Boris Johnson’s government is activating the constitutional mechanism to suspend Parliament on Wednesday, a move which has outraged Remainers because it limits the amount of Parliamentary time available to them to sabotage Brexit taking place at the end of October.
The Prime Minister confirmed will take place on Wednesday, and will see what is called in Westminster jargon Prorogation last five weeks between September and mid-October. Parliament will reopen on October 14th with the Queen’s speech, the ceremonial delivery by the monarch of a speech written by the government outlining their political intentions for the coming session.
It is normal for a new government to bring forward a Queen’s speech, and the announcement follows Boris Johnson replacing Theresa May as Prime Minister and building his own government on July 24th, but pro-Remain activists and politicians have reacted to the announcement with undisguised anger. The timing of the announcement severely restricts the amount of Parliamentary time they have to subvert the 2016 referendum, in which the British people said they wanted the country to leave the European Union.
The departure has already taken over three years to come to fruition and is nearly six months late from its original legally mandated withdrawal date.
Conservative Brexit rebel Dominic Grieve, the former attorney general who has spent months actively plotting against his own government in endless bids to frustrate the will of the British people, was one of the strongest critics. He called the suspension “pretty outrageous” and rejected the government’s claim that the move was about starting a new parliamentary session.
Speaking Wednesday, Grieve said he was willing to bring down the government to prevent Brexit: “I’ve always been of the view that bringing down the administration which is made up of a party of which I am a member is something I would only do as a last resort and that remains my position and I don’t wish to do it f there is any way of avoiding it. But if there is no other way of avoiding it, it may be the only thing I can do.”
Grieve was joined in comments by Philip Hammond, who was Chancellor of the Exchequer — Britain’s finance minister — under the Theresa May’s government but resigned before Boris Johnson had time to fire him. A die-hard remainder who it is claimed sabotaged Brexit preparations during his time in government, Hammond said Wednesday: “It would be a constitutional outrage if Parliament were prevented from holding the government to account at a time of national crisis. Profoundly undemocratic.”
Anti-Brexit Labour politicians also lined up to signal their anger, with senior figures calling the prorogation “scandalous” and “dangerous”.
The government itself played down the announcement. Conservative Party chairman James Cleverley MP said the development was unsensational, summarising it as”Government to hold a Queen’s Speech, just as all new Governments do”. Meanwhile, a government spokesman characterised it as “…this is about the NHS and violent crime, not Brexit, and the courts have no locus to interfere in a bog-standard Queen’s Speech process.”

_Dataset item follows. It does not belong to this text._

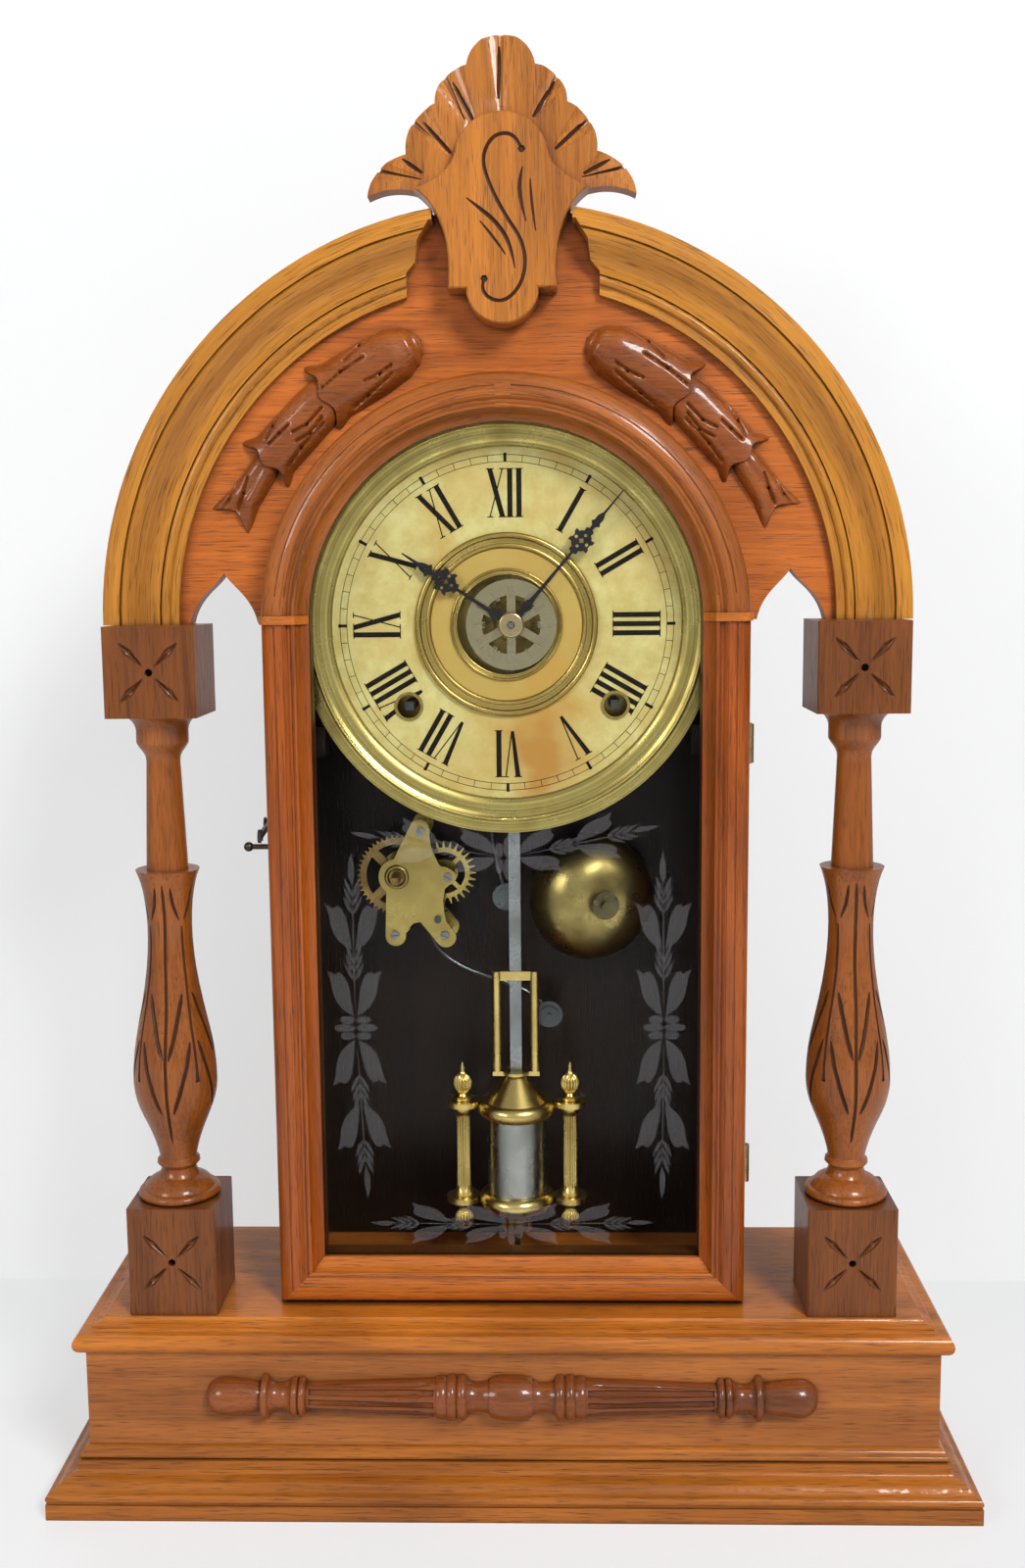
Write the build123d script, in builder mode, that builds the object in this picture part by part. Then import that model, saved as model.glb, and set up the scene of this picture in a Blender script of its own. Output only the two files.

Speaking to Sky News Wednesday morning, Prime Minister Boris Johnson made the announcement official and reinforced the official line that the decision was about governing the country, rather than Brexit. He said: “…we’re not going to wait until 31 October before getting on with our plans to take this country forward. This is a new government with a very exciting agenda… all you should take from this is that we are doing exactly what I said on the steps of Downing Street, which is we must get on now with our legislative domestic agenda.”
Under the British constitution, a Parliamentary session is ‘Prorogued’ — that is to say, suspended — at regular intervals to allow a new session to begin. This is a duty performed by the Queen on the advice of her ministers, through a body called the Privy Council.
While the Queen could theoretically refuse the instruction of the government, in practice the monarch always does as instructed by the government and has done so for centuries.
The outrage of pro-Remain activists at the government attempting to deliver the Brexit vote made by the British people in 2016 leaves the country in the strange situation where left-minded politicians who would normally be outraged at the Queen making any decisions for herself are now demanding she do just that, to suit their own agenda.
One such group is the anti-Brexit Best for Britain. They went so far as appearing to threaten the Queen with future consequences if she didn’t abandon her constitutional duty and follow their instructions instead. The group leader said: “…she would do well to remember history doesn’t look too kindly on royals who aid and abet the suspension of democracy.”